A bicentenary brochure detailing some of the arts and non-arts activities held in Derby throughout 2007 to mark the bicentenary involving schools, community groups and other organisations. These included performances from the University of Derby's Student's Union, a debate at Derby City Council House, and a presentation of archive material from BBC Radio Derby's African Caribbean Show. The Freedom Showcase featured nine performers and writers from Leicester, Nottingham and Derby sharing their personal visions of 'Freedom' through a variety of spoken styles, from poetry, to rap and monologues. The costumes on display at Derby's Caribbean Carnival in July 2007 depicted positive images of the enslaved surviving and resisting slavery. Derby West Indian Community Association led a performance of dance and drama to depict slavery and its impact on young people, and a school project around the theme of slavery. Creative Thought was part of a Renaissance East Midlands funded Community Learning initiative.
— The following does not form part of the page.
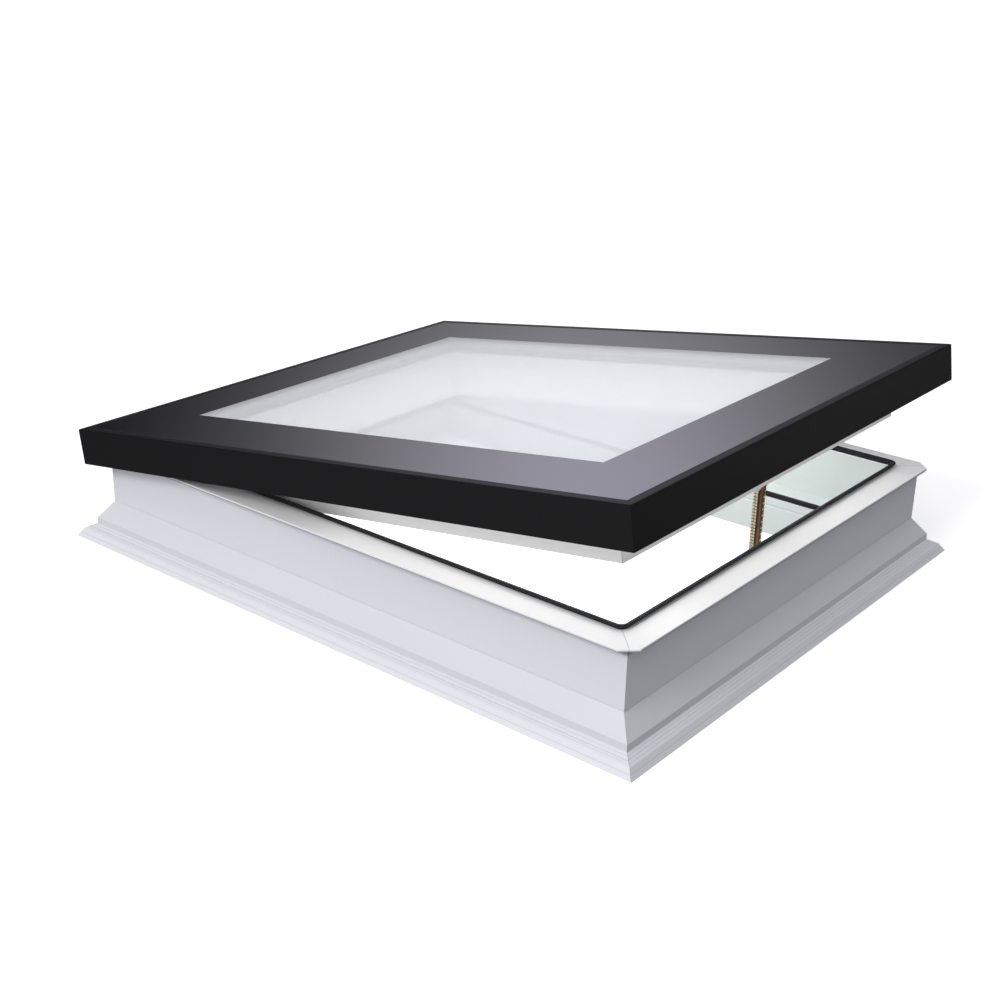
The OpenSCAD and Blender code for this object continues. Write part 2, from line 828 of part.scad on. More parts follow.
module bracket_pin() {
    half = bracket_ear_x + bracket_t;
    color("gray")
        swung()
            at_bracket() {
                rod_x(bracket_pin_r, 2 * half + 2);
                for (e = [-1, 1])
                    translate([e * (half + 0.9), 0, 0]) rod_x(bracket_pin_r + 1, 1.4);
            }
}

module bracket_screws()
    color("silver")
        swung()
            bracket_screw_places()
                mirror([0, 0, 1]) pan_screw(bracket_screw_r, bracket_screw_len, 1.8);

// --- opener -----------------------------------------------------------------------------

// the opener's own frame: X along the housing, Y from the chain's line, Z as the curb's
module at_opener() translate([0, chain_y, 0]) children();

// a box in the opener's frame, from one corner to the other
module obox(a, b) at_opener() translate(a) cube(b - a);

// the cut in the ledge that the housing hangs in
module opener_pocket()
    obox([-housing_left - pocket_fit - cap_t, -housing_out - pocket_fit, ledge_h - curb_wall - over],
         [housing_right + pocket_fit + cap_t, housing_inward + pocket_fit, ledge_h + over]);

// the places of the two screws in each end cap's ear, on the ledge
module opener_ear_places()
    at_opener()
        for (x = [-housing_left - cap_t - ear_len * 0.6, housing_right + cap_t + ear_len * 0.6],
             y = [-housing_out * 0.5, housing_inward * 0.5])
            translate([x, y, ledge_h])
                children();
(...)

Working with an artist, participants explored the concept of slavery and its links to Derby's industrial heritage using The Silk Mill as inspiration. Tactile objects were created to share understanding about links with slavery.
Leicester's Black History Season in October-November 2007 marked the bicentenary of the abolition of the slave trade. Its aim was to redress the balance from a 'Eurocentric point of view' of abolition, and focus on the Afrikan perspective with the theme of 'Souls of Black Folk'. Musical performances included gospel, Motown, reggae and jazz. Other events in venues across Leicester and Loughborough included traditional South African dance, contemporary dance, performance poetry, comedy, multimedia performances, storytelling, theatre and an exhibition, 'Africa's Gift', focusing on the economic and cultural contributions of the slaves and their descendants.